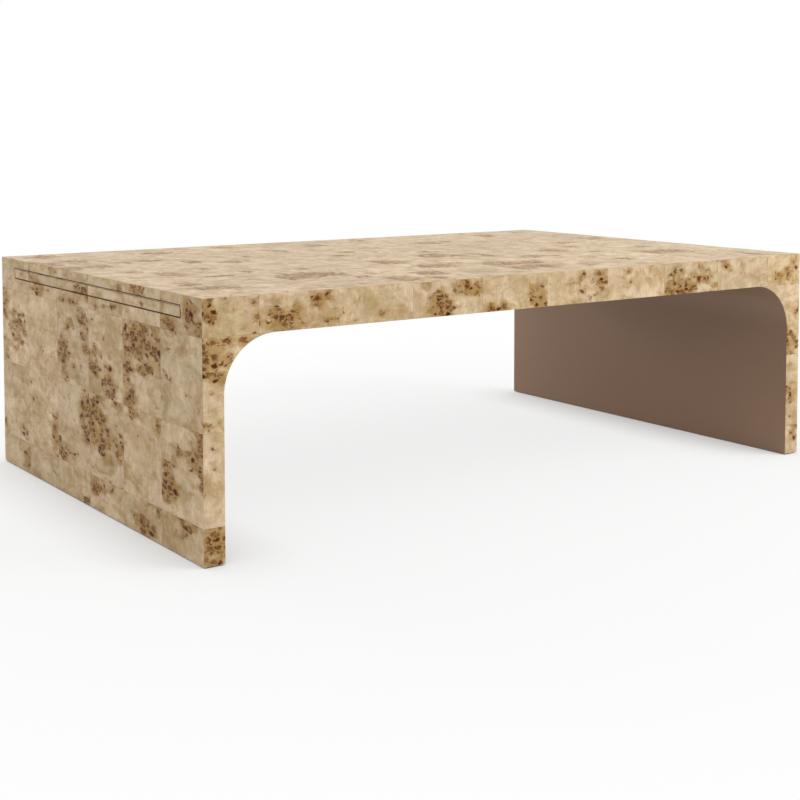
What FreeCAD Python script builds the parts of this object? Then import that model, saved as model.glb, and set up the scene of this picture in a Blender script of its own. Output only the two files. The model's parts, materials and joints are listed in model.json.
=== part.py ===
# Waterfall cocktail table with a pull-out leaf at each end.
# A thick top runs down into two full-depth slab legs. Square mitred corners
# outside, a concave arch radius inside. Burl veneer laid as squares covers the
# outer faces, taupe lacquer the arch. Each leaf rides on two ball slides and
# is held shut and pushed free by a drill-in touch latch.
#
# Frame: X along the table, left end at -X. Y across it, front at -Y. Z up.
# Origin: on the floor, under the middle of the table. Millimetres.

import FreeCAD
import Part
import math
import os

# The table
table_length = 1422.4
table_depth = 914.4
table_height = 431.8
top_thickness = 63.5
leg_thickness = 38.1
arch_radius = 95.25

# Boards and rails
inner_board_thickness = 19.05
soffit_thickness = 19.05
arch_shell_thickness = 9.5
rail_width = 38.0
stop_rail_width = 60.0
rib_thickness = 18.0
rib_count = 5
centre_rib_count = 3
shoe_height = 12.0
tongue_thickness = 4.0
tongue_width = 11.0
tongue_end_inset = 12.0
tenon_thickness = 6.0
tenon_width = 22.0
tenon_depth_in_board = 12.0
rail_tenon_length = 40.0
shoe_tenon_length = 24.0
shoe_tenon_depth = 9.0
shoe_tenon_count = 4
tenon_play = 0.05
tenon_end_play = 0.2

# Veneer
veneer = 0.8
veneer_square = 152.4

# Pull-out leaf
leaf_margin = 76.2
leaf_drop = 19.05
leaf_thickness = 19.05
leaf_gap = 1.0
leaf_front_thickness = 19.05
leaf_travel = 304.8

# Ball slide
slide_length = 450.0
slide_height = 17.0
slide_width = 10.0
slide_setback = 3.0
slide_tail = 4.2
slide_sheet = 1.0
slide_bend_radius = 1.2
ball_radius = 1.5
ball_running_gap = 0.1
ball_inset = 4.6
outer_lip_angle = 110.0
inner_lip_angle = 80.0
cage_sheet = 0.5
cage_web_gap = 0.2
cage_bend_radius = 0.5
pocket_play = 0.1
cage_strip_rise = 0.3
cage_strip_reach = 1.2
balls_per_race = 4
ball_bands = 4
ball_sides = 8
stop_tab = 1.0
stop_gap = 0.3
stop_height = 4.4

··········

* _Work to do_: Return every line exactly.

* _Complete output_:
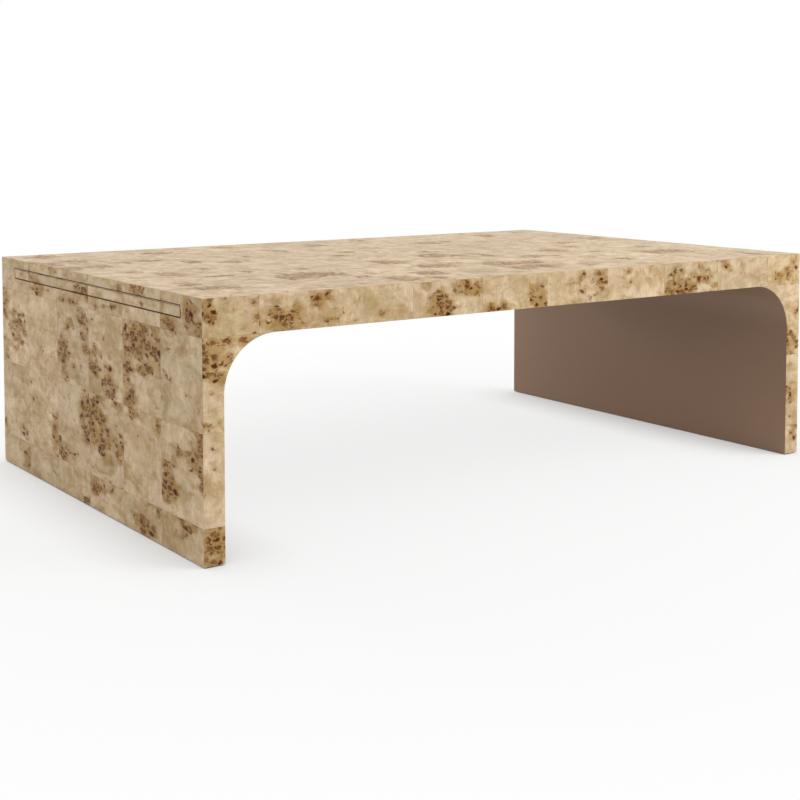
What FreeCAD Python script builds the parts of this object? Then import that model, saved as model.glb, and set up the scene of this picture in a Blender script of its own. Output only the two files. The model's parts, materials and joints are listed in model.json.
=== part.py ===
# Waterfall cocktail table with a pull-out leaf at each end.
# A thick top runs down into two full-depth slab legs. Square mitred corners
# outside, a concave arch radius inside. Burl veneer laid as squares covers the
# outer faces, taupe lacquer the arch. Each leaf rides on two ball slides and
# is held shut and pushed free by a drill-in touch latch.
#
# Frame: X along the table, left end at -X. Y across it, front at -Y. Z up.
# Origin: on the floor, under the middle of the table. Millimetres.

import FreeCAD
import Part
import math
import os

# The table
table_length = 1422.4
table_depth = 914.4
table_height = 431.8
top_thickness = 63.5
leg_thickness = 38.1
arch_radius = 95.25

# Boards and rails
inner_board_thickness = 19.05
soffit_thickness = 19.05
arch_shell_thickness = 9.5
rail_width = 38.0
stop_rail_width = 60.0
rib_thickness = 18.0
rib_count = 5
centre_rib_count = 3
shoe_height = 12.0
tongue_thickness = 4.0
tongue_width = 11.0
tongue_end_inset = 12.0
tenon_thickness = 6.0
tenon_width = 22.0
tenon_depth_in_board = 12.0
rail_tenon_length = 40.0
shoe_tenon_length = 24.0
shoe_tenon_depth = 9.0
shoe_tenon_count = 4
tenon_play = 0.05
tenon_end_play = 0.2

# Veneer
veneer = 0.8
veneer_square = 152.4

# Pull-out leaf
leaf_margin = 76.2
leaf_drop = 19.05
leaf_thickness = 19.05
leaf_gap = 1.0
leaf_front_thickness = 19.05
leaf_travel = 304.8

# Ball slide
slide_length = 450.0
slide_height = 17.0
slide_width = 10.0
slide_setback = 3.0
slide_tail = 4.2
slide_sheet = 1.0
slide_bend_radius = 1.2
ball_radius = 1.5
ball_running_gap = 0.1
ball_inset = 4.6
outer_lip_angle = 110.0
inner_lip_angle = 80.0
cage_sheet = 0.5
cage_web_gap = 0.2
cage_bend_radius = 0.5
pocket_play = 0.1
cage_strip_rise = 0.3
cage_strip_reach = 1.2
balls_per_race = 4
ball_bands = 4
ball_sides = 8
stop_tab = 1.0
stop_gap = 0.3
stop_height = 4.4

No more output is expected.